━━ DATA FOR PROCESSING
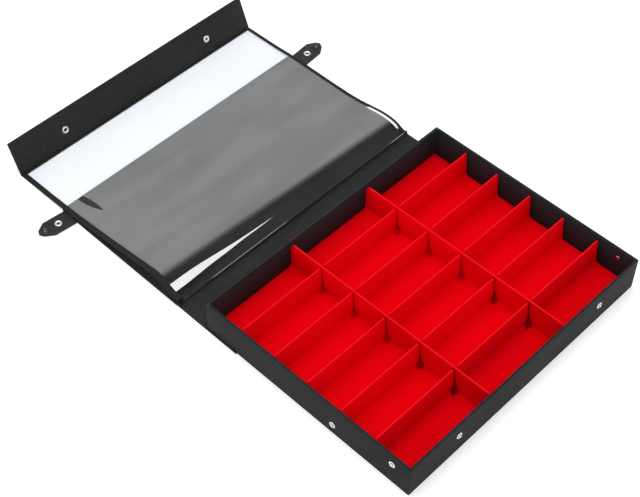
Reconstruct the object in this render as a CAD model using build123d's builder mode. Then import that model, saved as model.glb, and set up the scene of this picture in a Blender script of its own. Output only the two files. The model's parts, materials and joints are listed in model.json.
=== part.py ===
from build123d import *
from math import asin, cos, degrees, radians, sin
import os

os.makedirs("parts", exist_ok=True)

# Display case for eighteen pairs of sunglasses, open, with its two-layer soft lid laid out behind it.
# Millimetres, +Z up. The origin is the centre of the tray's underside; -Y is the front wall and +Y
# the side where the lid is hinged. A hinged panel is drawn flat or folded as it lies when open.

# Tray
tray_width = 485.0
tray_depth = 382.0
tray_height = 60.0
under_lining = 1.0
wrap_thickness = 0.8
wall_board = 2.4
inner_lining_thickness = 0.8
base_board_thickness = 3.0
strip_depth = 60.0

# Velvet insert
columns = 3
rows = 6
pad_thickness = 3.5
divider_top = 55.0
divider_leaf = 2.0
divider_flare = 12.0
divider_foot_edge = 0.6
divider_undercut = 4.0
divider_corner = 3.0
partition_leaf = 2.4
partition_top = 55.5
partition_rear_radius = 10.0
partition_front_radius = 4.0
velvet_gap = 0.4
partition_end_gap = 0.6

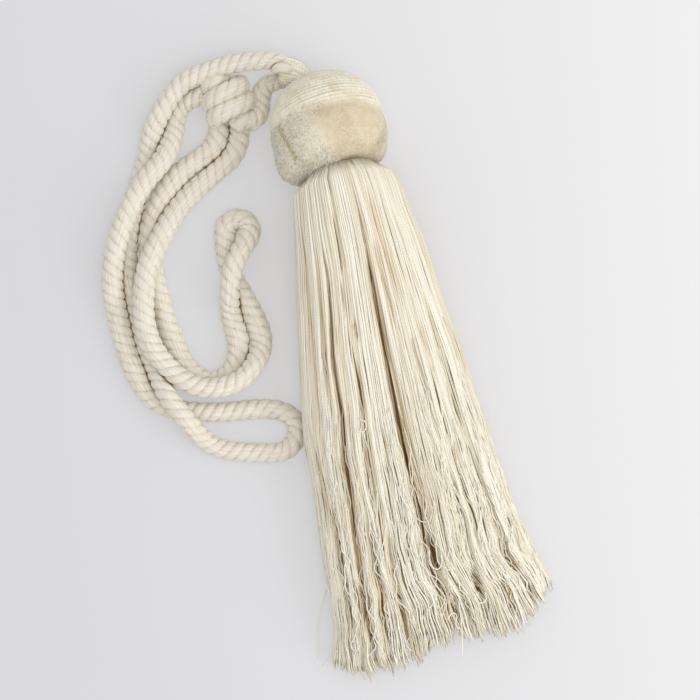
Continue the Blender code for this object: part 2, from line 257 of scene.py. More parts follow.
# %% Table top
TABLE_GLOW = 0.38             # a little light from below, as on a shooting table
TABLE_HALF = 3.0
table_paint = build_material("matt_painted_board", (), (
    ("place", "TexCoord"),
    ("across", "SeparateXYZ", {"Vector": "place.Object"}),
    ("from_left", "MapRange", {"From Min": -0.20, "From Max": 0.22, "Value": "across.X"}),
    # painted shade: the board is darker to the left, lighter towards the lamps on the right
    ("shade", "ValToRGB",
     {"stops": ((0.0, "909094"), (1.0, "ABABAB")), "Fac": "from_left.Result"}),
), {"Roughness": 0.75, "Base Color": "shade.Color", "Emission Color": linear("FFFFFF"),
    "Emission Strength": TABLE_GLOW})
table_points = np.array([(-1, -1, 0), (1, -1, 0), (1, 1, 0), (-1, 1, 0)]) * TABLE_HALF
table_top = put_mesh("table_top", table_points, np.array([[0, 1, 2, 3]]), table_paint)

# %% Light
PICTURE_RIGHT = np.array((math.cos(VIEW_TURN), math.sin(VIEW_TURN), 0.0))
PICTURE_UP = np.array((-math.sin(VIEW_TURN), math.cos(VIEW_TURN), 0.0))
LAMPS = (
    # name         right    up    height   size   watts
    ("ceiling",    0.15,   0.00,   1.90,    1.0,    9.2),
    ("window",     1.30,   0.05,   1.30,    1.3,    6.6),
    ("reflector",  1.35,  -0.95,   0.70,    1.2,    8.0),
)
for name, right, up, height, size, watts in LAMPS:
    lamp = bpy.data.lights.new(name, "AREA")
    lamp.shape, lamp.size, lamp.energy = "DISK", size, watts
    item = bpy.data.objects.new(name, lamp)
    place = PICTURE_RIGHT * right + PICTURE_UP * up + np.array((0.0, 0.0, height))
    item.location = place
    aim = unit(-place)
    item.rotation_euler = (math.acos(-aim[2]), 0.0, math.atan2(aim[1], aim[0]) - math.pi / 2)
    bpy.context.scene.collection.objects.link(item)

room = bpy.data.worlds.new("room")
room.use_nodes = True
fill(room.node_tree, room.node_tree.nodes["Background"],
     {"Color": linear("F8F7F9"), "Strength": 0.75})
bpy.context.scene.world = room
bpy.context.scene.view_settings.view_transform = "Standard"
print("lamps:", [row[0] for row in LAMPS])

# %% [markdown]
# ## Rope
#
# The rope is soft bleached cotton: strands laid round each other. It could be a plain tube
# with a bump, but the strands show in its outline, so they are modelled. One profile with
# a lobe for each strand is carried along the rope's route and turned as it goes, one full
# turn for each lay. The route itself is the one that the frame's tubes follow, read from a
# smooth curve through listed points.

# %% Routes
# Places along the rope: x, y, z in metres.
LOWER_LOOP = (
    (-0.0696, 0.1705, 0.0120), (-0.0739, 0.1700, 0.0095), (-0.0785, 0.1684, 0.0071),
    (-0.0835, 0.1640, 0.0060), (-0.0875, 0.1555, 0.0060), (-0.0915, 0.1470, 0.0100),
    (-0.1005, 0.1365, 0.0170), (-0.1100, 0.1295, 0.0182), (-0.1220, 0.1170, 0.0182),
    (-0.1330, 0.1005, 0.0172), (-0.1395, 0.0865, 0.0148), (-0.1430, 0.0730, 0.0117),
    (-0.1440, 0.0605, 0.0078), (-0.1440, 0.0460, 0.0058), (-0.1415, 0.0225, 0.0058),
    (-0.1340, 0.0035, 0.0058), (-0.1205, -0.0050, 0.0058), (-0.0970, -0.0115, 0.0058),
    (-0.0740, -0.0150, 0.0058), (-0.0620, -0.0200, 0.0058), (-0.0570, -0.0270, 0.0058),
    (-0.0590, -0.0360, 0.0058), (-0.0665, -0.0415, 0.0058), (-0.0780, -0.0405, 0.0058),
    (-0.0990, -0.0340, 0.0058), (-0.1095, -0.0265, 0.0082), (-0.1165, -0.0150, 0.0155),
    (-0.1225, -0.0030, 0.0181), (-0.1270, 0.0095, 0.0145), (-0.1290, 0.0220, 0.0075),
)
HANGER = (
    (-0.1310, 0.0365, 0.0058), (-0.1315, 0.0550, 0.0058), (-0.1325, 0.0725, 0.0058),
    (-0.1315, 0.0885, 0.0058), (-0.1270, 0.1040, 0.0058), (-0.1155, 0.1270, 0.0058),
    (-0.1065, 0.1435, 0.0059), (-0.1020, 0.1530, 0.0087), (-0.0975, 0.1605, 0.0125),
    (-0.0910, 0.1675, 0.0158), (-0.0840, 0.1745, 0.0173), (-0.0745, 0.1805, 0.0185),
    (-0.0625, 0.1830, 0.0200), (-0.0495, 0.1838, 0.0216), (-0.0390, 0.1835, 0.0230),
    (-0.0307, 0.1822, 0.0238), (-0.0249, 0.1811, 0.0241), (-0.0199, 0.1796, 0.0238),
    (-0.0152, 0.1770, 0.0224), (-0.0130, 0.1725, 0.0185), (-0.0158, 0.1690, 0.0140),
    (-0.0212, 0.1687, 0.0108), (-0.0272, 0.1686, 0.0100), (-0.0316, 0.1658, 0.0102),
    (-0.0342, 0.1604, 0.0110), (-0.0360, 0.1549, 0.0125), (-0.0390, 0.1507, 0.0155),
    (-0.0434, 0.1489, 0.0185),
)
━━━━
Which lines hold the word "scene"? Copy every one of them.

Reconstruct the object in this render as a CAD model using build123d's builder mode. Then import that model, saved as model.glb, and set up the scene of this picture in a Blender script of its own. Output only the two files. The model's parts, materials and joints are listed in model.json.
Continue the Blender code for this object: part 2, from line 257 of scene.py. More parts follow.
    bpy.context.scene.collection.objects.link(item)
bpy.context.scene.world = room
bpy.context.scene.view_settings.view_transform = "Standard"